Music programs give students practice and experience in skills that reach far beyond musical notes and instruments. The students don’t realize that they are getting experience in so many non-musical life-skills that will have positive impacts as they become adults. The Harris Poll that found that 73% of CEOs from Fortune 1000 companies were involved in music programs in high school. When you think about the different areas of development that marching band reaches, you can see why.

Music

Music affects the brain. Hearing it. Playing it. Especially playing it. The math involved in playing music keeps the brain active and growing. Music can uplift you when you’re down or dragging.

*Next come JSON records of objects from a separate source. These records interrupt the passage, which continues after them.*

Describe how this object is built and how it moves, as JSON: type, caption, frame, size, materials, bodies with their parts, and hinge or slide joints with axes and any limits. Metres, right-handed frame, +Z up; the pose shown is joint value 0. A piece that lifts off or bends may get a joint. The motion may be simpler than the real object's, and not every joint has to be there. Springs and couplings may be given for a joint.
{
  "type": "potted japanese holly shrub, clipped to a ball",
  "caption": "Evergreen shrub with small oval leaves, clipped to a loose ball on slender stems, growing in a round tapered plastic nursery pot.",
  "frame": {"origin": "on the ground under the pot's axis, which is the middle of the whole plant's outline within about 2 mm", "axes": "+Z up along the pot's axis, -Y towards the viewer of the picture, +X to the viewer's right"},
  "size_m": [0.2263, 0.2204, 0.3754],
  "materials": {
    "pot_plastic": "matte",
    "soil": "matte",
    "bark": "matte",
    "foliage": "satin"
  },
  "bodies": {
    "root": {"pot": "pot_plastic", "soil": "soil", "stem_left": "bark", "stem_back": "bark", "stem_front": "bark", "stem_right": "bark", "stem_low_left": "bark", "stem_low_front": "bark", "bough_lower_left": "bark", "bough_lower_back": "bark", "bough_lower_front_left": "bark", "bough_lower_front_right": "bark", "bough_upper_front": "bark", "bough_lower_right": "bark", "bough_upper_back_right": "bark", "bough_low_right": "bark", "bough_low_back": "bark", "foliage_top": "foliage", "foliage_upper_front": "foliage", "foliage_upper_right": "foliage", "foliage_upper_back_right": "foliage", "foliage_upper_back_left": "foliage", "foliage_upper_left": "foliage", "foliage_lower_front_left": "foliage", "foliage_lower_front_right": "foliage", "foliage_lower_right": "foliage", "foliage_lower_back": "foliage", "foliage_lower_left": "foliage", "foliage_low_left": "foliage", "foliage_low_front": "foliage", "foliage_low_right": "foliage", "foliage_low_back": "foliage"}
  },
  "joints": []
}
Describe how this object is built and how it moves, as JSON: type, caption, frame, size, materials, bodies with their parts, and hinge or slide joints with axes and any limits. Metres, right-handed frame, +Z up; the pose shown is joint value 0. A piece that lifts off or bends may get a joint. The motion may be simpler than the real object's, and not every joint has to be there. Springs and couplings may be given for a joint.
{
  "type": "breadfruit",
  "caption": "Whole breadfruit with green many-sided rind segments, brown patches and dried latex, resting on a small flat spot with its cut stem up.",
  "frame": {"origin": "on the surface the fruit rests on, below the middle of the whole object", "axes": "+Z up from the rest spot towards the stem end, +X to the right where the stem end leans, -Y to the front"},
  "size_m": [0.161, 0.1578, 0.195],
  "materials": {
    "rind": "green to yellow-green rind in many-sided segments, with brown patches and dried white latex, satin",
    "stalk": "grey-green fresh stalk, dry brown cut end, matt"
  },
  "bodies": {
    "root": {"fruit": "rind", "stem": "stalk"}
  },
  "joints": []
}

Neurological Multi-tasking

Marching and playing at the same time is challenging, and marching band members meet the challenge of marching at one tempo while playing at another. The neuronal connections grown in marching band will benefit the students throughout life, for multi-tasking through college and in the workplace, and for multi-tasking as a parent.

Discipline

Long rehearsals. Memorizing drill. Memorizing music. The discipline you experience & practice is a foundation for discipline later, through college, in the workplace, and as a parent. The discipline of being a part of a team like a marching band is experience that you’ll take with you through life.

Teamwork

Every part of a team is important. Every part contributes. There is amazing satisfaction in coming together with a team, working hard alongside and with a team, to perform a show. And the teamwork is very different from that of a sports team, where the goal is to defeat opponents in games. In sports, teams try to go after an opponent’s weakness and to shut down an opponent’s strong scorer. The teamwork in marching band is about individual and group self-improvement, competing with self, comparing results with self over time.

Camaraderie

Shared experiences over time build relationships/friendships. Whether you are a rising freshman or new to the school, attending practices, traveling to away games and competitions with the marching band allows you to start the school year with a set group of friends.

Time Management

From July through November, a good chunk of time will be consumed by rehearsals, football games, and competitions. You give up a lot of computer time, video game time, free time during those months. Time management experience will serve you well throughout life.

Sacrifice

Band members get an opportunity to see the benefits of sacrificing what you want to do (computer chats, shopping, goofing off) for the good of the team. There is personal satisfaction in knowing as you are walking off the field together that the group had a good show. Seeing your scores improve throughout the season or from year to year is rewarding. Awards, medals, trophies from festivals and competitions are sweet tangible payoffs to the sacrifices band members make throughout the season.

Resilience

Students mess up. They keep going. Judges make mistakes or make calls we don’t agree with. The band members keep going. Students learn that a bobble or a fall during a competition is not the end of the world. Resilience is a hot topic in psychology today & being able to bounce back after a mistake or setback is an important skill throughout life, a skill that develops by being practiced and experienced, and there are lots of opportunities to practice in marching band.

Flexibility/Problem Solving

The band staff embraces feedback from judges’ commentaries. Instead of rigidly insisting that the show they put together at camp in July is perfect, they take constructive criticism seriously and make adjustments where needed. The band staff models flexibility and creative problem solving for the students. The students practice flexibility in tweaking the show until the show is the way the directors want it.